What all machines do is to douse the grooves with liquid, hope the liquid loosens muck (which is why too many over-eager people use aggressive and harmful alcohol), then you are encouraged to hold a brush steady on the rotating vinyl surface to create a bow wave or swirling liquid effect in front of the brush to agitate the grime which is then, later, hoovered up.
The Audiodesk doesn’t do this. Those exploding bubbles actually direct an external force into the grooves. If you’ve viewed either or both of the videos above, you will have seen how large items react to this system. You can see how caked-in dirt, dirt that is embedded onto the surface, dirt that has often been lying on the items for a long time, is removed by ultrasonics. Apart from the superior liquid agent, that is the difference here in vinyl terms. Apart from the removal of loose particles, it’s the embedded dirt that has, up until now, never been removed, and has proven resistant even to an expensive record cleaning machine. This, is a true first for record cleaners. This, in vinyl terms, is revolutionary.

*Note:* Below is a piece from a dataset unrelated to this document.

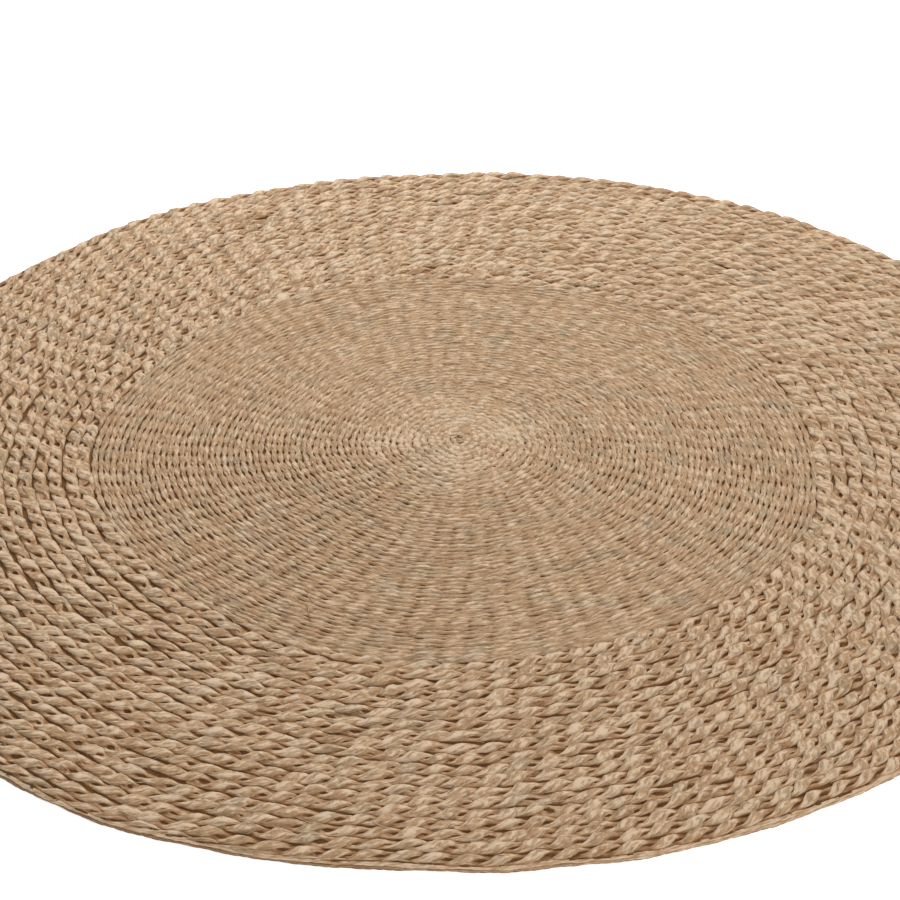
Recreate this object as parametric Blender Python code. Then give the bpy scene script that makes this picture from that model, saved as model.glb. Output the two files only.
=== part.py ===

The Audiodesk is expensive in basic terms, yes, but the improvement in sound quality is akin to upgrading from a budget to a top flight turntable. In those relative terms, its cheap. A complete bargain. You know what? I spent a few long minutes, after reviewing the Audio Desk, just staring at my vinyl collection. Once oh so familiar, I suddenly realised that I didn’t know what any of them really sounded like. Not any more. With the Audio Desk, I was going to find out, for the very first time. Even my buying habits had now changed. Apart from the unlucky record buy, here or there, featuring groove damage (which can happen, we all know), now even charity shop and car boot finds hold fewer fears.

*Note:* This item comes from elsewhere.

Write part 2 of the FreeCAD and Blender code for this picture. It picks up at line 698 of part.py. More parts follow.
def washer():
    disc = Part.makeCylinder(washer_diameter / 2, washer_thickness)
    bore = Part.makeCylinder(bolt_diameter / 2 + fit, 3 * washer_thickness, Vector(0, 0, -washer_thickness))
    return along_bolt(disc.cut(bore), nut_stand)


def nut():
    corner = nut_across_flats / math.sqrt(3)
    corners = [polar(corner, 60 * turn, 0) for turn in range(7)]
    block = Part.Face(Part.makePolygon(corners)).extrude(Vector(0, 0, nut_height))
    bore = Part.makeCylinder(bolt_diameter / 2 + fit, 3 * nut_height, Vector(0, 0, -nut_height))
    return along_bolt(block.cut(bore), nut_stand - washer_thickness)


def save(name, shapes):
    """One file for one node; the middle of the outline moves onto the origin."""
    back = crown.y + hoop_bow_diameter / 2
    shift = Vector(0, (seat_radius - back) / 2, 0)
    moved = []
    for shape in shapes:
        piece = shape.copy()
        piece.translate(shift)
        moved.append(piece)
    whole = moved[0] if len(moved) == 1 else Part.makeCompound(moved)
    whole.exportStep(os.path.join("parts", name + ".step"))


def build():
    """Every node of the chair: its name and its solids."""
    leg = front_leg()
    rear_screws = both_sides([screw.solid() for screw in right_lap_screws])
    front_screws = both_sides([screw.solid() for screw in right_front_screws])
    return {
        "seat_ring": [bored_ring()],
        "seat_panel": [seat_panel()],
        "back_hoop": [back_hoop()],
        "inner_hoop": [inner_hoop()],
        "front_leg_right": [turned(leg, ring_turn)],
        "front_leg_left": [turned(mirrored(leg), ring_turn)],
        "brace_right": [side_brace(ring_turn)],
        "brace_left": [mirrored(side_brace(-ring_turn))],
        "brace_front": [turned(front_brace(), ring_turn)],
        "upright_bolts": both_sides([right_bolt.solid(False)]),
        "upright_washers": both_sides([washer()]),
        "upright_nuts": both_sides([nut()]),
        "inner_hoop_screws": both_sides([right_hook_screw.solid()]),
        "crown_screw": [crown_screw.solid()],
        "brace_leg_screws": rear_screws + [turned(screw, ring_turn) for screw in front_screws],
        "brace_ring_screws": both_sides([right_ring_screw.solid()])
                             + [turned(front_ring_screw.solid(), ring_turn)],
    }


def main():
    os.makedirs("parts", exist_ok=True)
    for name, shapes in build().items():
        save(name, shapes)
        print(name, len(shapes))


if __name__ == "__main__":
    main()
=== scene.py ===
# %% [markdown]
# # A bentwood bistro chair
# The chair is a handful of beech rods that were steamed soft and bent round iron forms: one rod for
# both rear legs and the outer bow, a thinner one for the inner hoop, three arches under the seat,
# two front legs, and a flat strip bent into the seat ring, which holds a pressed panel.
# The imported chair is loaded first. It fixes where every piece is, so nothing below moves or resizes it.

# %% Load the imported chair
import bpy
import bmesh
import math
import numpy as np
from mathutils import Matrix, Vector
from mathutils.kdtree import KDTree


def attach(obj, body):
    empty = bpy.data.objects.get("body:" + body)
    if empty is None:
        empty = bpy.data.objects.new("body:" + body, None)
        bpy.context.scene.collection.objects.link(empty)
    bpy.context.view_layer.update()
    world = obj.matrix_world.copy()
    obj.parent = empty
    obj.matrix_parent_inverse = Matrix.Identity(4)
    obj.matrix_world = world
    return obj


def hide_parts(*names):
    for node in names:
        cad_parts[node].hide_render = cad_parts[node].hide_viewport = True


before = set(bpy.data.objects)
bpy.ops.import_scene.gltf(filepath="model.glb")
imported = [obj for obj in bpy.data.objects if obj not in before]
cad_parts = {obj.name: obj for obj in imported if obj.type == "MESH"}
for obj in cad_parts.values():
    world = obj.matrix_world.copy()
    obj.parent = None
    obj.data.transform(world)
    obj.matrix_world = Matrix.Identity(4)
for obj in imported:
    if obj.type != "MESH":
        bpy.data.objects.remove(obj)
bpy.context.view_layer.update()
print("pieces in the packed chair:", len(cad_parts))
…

A well built, easy to use record cleaning machine with the added benefit of simultaneous, double sided cleaning and an automatic wet/dry system. What makes this design truly audiophile, though, is the ultrasonic addition and the top notch liquid cleaner. That means that, for only the third time ever on this site which features more than 200 product reviews thus far, it receives a perfect 10/10 score and the extremely rare Golden Groovy award.

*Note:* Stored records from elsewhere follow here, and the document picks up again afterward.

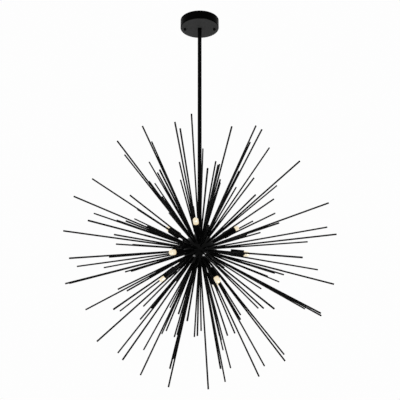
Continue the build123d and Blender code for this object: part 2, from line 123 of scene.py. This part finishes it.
# --- Material helpers -----------------------------------------------------------------
class Nodes:
    """A short way to build one material's node tree."""

    def __init__(self, name):
        self.material = bpy.data.materials.new(name)
        self.material.use_nodes = True
        self.tree = self.material.node_tree
        self.tree.nodes.clear()
        self.output = self.tree.nodes.new("ShaderNodeOutputMaterial")
        self.shader = self.tree.nodes.new("ShaderNodeBsdfPrincipled")
        self.link(self.shader.outputs["BSDF"], self.output.inputs["Surface"])
        coords = self.tree.nodes.new("ShaderNodeTexCoord")
        self.coords = coords.outputs["Object"]
        self.normal = coords.outputs["Normal"]

    def link(self, source, target):
        self.tree.links.new(source, target)

    def feed(self, source, socket):
        """Link a value to one of the shader's sockets."""
        self.link(source, self.shader.inputs[socket])

    def stretched(self, factors):
        """Object coordinates, multiplied along each axis."""
        node = self.tree.nodes.new("ShaderNodeMapping")
        node.inputs["Scale"].default_value = factors
        self.link(self.coords, node.inputs["Vector"])
        return node.outputs["Vector"]

    def height_of(self, vector):
        """The Z part of a vector."""
        node = self.tree.nodes.new("ShaderNodeSeparateXYZ")
        self.link(vector, node.inputs["Vector"])
        return node.outputs["Z"]

    def noise(self, scale, detail=3.0, vector=None, distortion=0.0):
        node = self.tree.nodes.new("ShaderNodeTexNoise")
        node.inputs["Scale"].default_value = scale
        node.inputs["Detail"].default_value = detail
        node.inputs["Distortion"].default_value = distortion
        self.link(vector or self.coords, node.inputs["Vector"])
        return node.outputs["Fac"]

    def ramp(self, value, stops):
        """Turn a value into a colour. Each stop is (position, (r, g, b))."""
        node = self.tree.nodes.new("ShaderNodeValToRGB")
        elements = node.color_ramp.elements
        while len(elements) < len(stops):
            elements.new(0.5)
        for element, (position, colour) in zip(elements, stops):
            element.position = position
            element.color = (*colour, 1.0)
        self.link(value, node.inputs["Fac"])
        return node.outputs["Color"]

    def map_range(self, value, source, target=(0.0, 1.0)):
        """Map one range onto another, and keep the result inside it."""
        node = self.tree.nodes.new("ShaderNodeMapRange")
        node.inputs["From Min"].default_value = source[0]
        node.inputs["From Max"].default_value = source[1]
        node.inputs["To Min"].default_value = target[0]
        node.inputs["To Max"].default_value = target[1]
        self.link(value, node.inputs["Value"])
        return node.outputs["Result"]

    def spread(self, noise, target):
        """Map the usual reach of a noise onto another range."""
        return self.map_range(noise, (0.3, 0.7), target)

    def bump(self, height, distance):
        node = self.tree.nodes.new("ShaderNodeBump")
        node.inputs["Distance"].default_value = distance
        node.inputs["Strength"].default_value = 1.0
        self.link(height, node.inputs["Height"])
        self.feed(node.outputs["Normal"], "Normal")


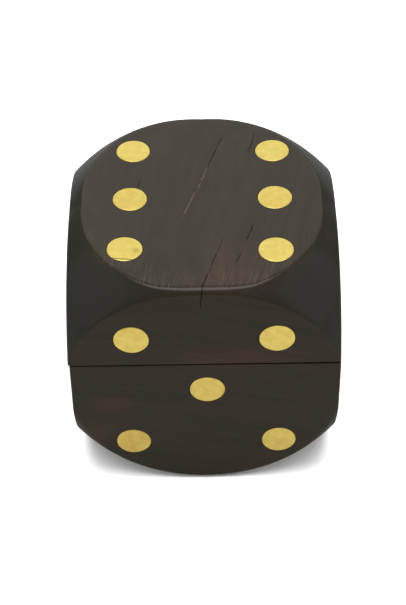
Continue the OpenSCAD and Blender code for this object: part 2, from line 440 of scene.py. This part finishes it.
def satin_brass(name, wear):
    """Brass sanded flush with the wood and left to dull: fine scratches, faint clouds, specks and stains."""
    finish = Finish(name)
    place = finish.place(0.6)
    clouds = finish.noise(finish.stretched(place, (0.45, 0.45, 0.45)), detail=4.0, roughness=0.6)
    stains = finish.noise(finish.stretched(place, (0.9, 1.1, 0.9)), detail=5.0, roughness=0.7)
    lines = finish.noise(finish.stretched(place, (9.0, 0.5, 4.0)), detail=2.0)
    specks = finish.cells(finish.stretched(place, (0.8, 0.8, 0.8)))
    speck = (1.0 - specks.between(0.05, 0.12)) * stains.between(0.45, 0.6)
    block_place = finish.place()
    x, y, z = finish.axes(block_place)
    scratch = check_line((y, x, z), *DOT_SCRATCH, 0.0, DOT_SCRATCH_WIDTH)
    stain = soft_patch(finish, block_place, *DOT_STAIN) * (stains.between(0.4, 0.6) * 0.6 + 0.4)
    tarnish = finish.node("ShaderNodeAttribute", {"attribute_name": "tarnish"}, {}, "Fac")
    dull = tarnish * 0.75 + clouds.between(0.3, 0.75) * 0.45 + stains.between(0.58, 0.72) * wear
    tone = finish.mix(tuple(settings().finish.brass), tuple(settings().finish.tarnish),
                      (dull + speck * 0.6).math("MINIMUM", 1.0))
    tone = finish.mix(tone, BRASS_GRIME, scratch * 0.8 + stain * 0.6)
    roughness = clouds * 0.12 + lines * 0.06 + speck * 0.1 + 0.34
    normal = finish.bump(lines * 0.5 + clouds * 0.5 - speck * 0.4, 0.15, 0.02 * MM)
    return finish.close({"Base Color": tone, "Metallic": 1.0, "Roughness": roughness, "Normal": normal})


def link_piece(mesh, name, body, slot, *nodes):
    """Links a finished mesh as a piece that rides on a body and stands for CAD nodes."""
    piece = bpy.data.objects.new(name, mesh)
    bpy.context.scene.collection.objects.link(piece)
    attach(piece, body)
    if nodes:
        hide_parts(*nodes)
    return piece


def smooth(mesh, angle):
    """Shades the mesh smooth, apart from edges sharper than an angle in degrees."""
    mesh.polygons.foreach_set("use_smooth", [True] * len(mesh.polygons))
    mesh.set_sharp_from_angle(angle=math.radians(angle))


def lathe(profile, steps):
    """Turns a profile of (radius, height) points, which starts and ends on the axis, about the vertical."""
    bm = bmesh.new()
    points = [bm.verts.new((radius, 0.0, height)) for radius, height in profile]
    edges = [bm.edges.new(pair) for pair in zip(points, points[1:])]
    bmesh.ops.spin(bm, geom=points + edges, cent=(0, 0, 0), axis=(0, 0, 1), angle=math.tau, steps=steps,
                   use_merge=True)
    bmesh.ops.remove_doubles(bm, verts=bm.verts[:], dist=0.0001 * MM)
    bmesh.ops.recalc_face_normals(bm, faces=bm.faces[:])
    return bm


def hand_cut(bm, name, amount):
    """Draws a turned piece in to the slightly uneven outline of a dot filed by hand."""
    seed = 1.7 * DOTS.index(name)
    for vert in bm.verts:
        angle = math.atan2(vert.co.y, vert.co.x)
        wave = math.sin(2 * angle + seed) + 0.7 * math.sin(3 * angle + 2 * seed) + 0.4 * math.sin(5 * angle)
        vert.co.xy *= 1 - amount * (2.1 + wave) / 4.2


def soft_min(first, second, reach):
    """The smaller of two lengths, rounded over where they differ by less than the reach."""
    overlap = max(reach - abs(first - second), 0.0) / reach
    return min(first, second) - overlap * overlap * reach / 4


class TurnedBlock:
    """The cube with its corners and edges turned away, as the distance of its surface from its middle."""

    def __init__(self, block):
        self.lower = Vector(block.lower_ball)
        self.upper = Vector(block.upper_ball)
        self.shift = Vector(block.ball_shift)
        self.full = block.ball_full
        self.soft = block.rim_soft
        self.front_soft = block.front_soft
        drop, inset = block.front_flat
        self.flat_side = Vector((0.0, -drop, inset)).normalized()
        self.flat_reach = self.flat_side.dot(Vector((0.0, inset - HALF, HALF)))
        self.rings = block.rings
        self.rim_ring = round(block.rings * FLAT_RINGS)
        self.rim_angles = {}

    def ball(self, direction):
        """Reach of the ball, whose axes and middle pass from the base's to the lid's."""
        start, span = BALL_BLEND
        share = min(max((direction.z - start) / span, 0.0), 1.0)
        share = share * share * (3 - 2 * share)
        axes = self.lower.lerp(self.upper, share)
        stretch = math.sqrt(sum((c / a) ** 2 for c, a in zip(direction, axes)))
        corner = abs(direction.x * direction.y * direction.z) * 3 ** 1.5
        return (1 + share * self.full * corner) / stretch + share * direction.dot(self.shift)

    def flat(self, direction):
        """Reach of the flat sanded on the front edge of the top."""
        return self.flat_reach / max(direction.dot(self.flat_side), 0.01)

    def reach(self, direction):
        """Distance of the finished surface, with its rims sanded."""
        nearest = sorted(HALF / max(abs(c), 1e-6) for c in direction)
        block = soft_min(nearest[0], nearest[1], self.soft)
        return soft_min(soft_min(block, self.ball(direction), self.soft), self.flat(direction), self.front_soft)

    def rim_angle(self, key, outward, across, edge_angle):
        """Angle off the side's middle at which the flat side meets the ball."""
        if key not in self.rim_angles:
            low, high = 0.0, edge_angle * 0.985
            for _ in range(24):
                middle = (low + high) / 2
                direction = outward * math.cos(middle) + across * math.sin(middle)
                if HALF / math.cos(middle) < min(self.ball(direction), self.flat(direction)):
                    low = middle
                else:
                    high = middle
            self.rim_angles[key] = low
        return self.rim_angles[key]

    def settle(self, corner):
        """Moves a point of an evenly divided cube from -1 to 1 to its place on the block."""
        axis = max(range(3), key=lambda i: abs(corner[i]))
        others = [i for i in range(3) if i != axis]
        major = max(others, key=lambda i: abs(corner[i]))
        minor = others[0] if major == others[1] else others[1]
        outward = Vector((0, 0, 0))
        outward[axis] = math.copysign(1, corner[axis])
        ring = abs(corner[major])
        if ring < 1e-6:
            return outward * HALF
        slope = math.tan(corner[minor] / ring * math.pi / 4)
        across = Vector((0, 0, 0))
        across[major] = math.copysign(1, corner[major])
        across[minor] = slope
        edge_angle = math.atan(across.length)
        across.normalize()
        key = (axis, outward[axis], major, across[major] > 0, round(slope, 6))
        rim = self.rim_angle(key, outward, across, edge_angle)
        flat_share = self.rim_ring / self.rings
        if ring <= flat_share:
            inward = 1 - ring / flat_share
            angle = math.atan(math.tan(rim) * (1 - inward ** 2))
        else:
            angle = rim + (edge_angle - rim) * ((ring - flat_share) / (1 - flat_share)) ** 1.6
        direction = outward * math.cos(angle) + across * math.sin(angle)
        return direction * self.reach(direction)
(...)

AUDIO DESK PRO ULTRASONIC VINYL CLEANER
Tel: 0118 981 9891
GOOD: superlative cleaning abilities, sonic improvements, automatic, both vinyl sides cleaned
BAD: limited to Audio Desk’s own fluid, roller replacement costs, for 12” records only
There is a sort of urban myth out there which says that it is impossible to thoroughly clean an LP or, rather, an old LP because over the years, the heat and pressure from the stylus will physically ‘fuse’ the dirt to certain areas of the groove. In this way, no record cleaning machine can remove such grit. I really don’t believe this at all. What I think we are talking about here is not fused dirt but embedded dirt. That is, dirt that sits in a groove cavity or hole and will not be removed by the stylus (which hits it and leaps over it creating a pop or a stylus jump) or hoovered up by RCM because the dirt is firmly ensconced in the vinyl itself. I believe that this sort of dirt can only (to date) be removed by ultrasonics because of the active and passive-aggressive cavitation process. I talked to part of the audiophile reissue team over at the Sundazed record label (www.sundazed.com) and chatted to Jay Millar. He was my ‘go to’ guy because he used to work for the major vinyl pressing plant over at United Record Pressings in Nashville, Tennessee, “The friction caused by the needle riding the groove does indeed cause very high temperatures but it’s very brief,” said Millar. Enough to cause fusing? “I would say it’s unlikely due to the high melting point of the dirt. The temperature of the needle, while high, is not present in one spot long enough to melt the groove even with the pressure from the weight of the stylus.”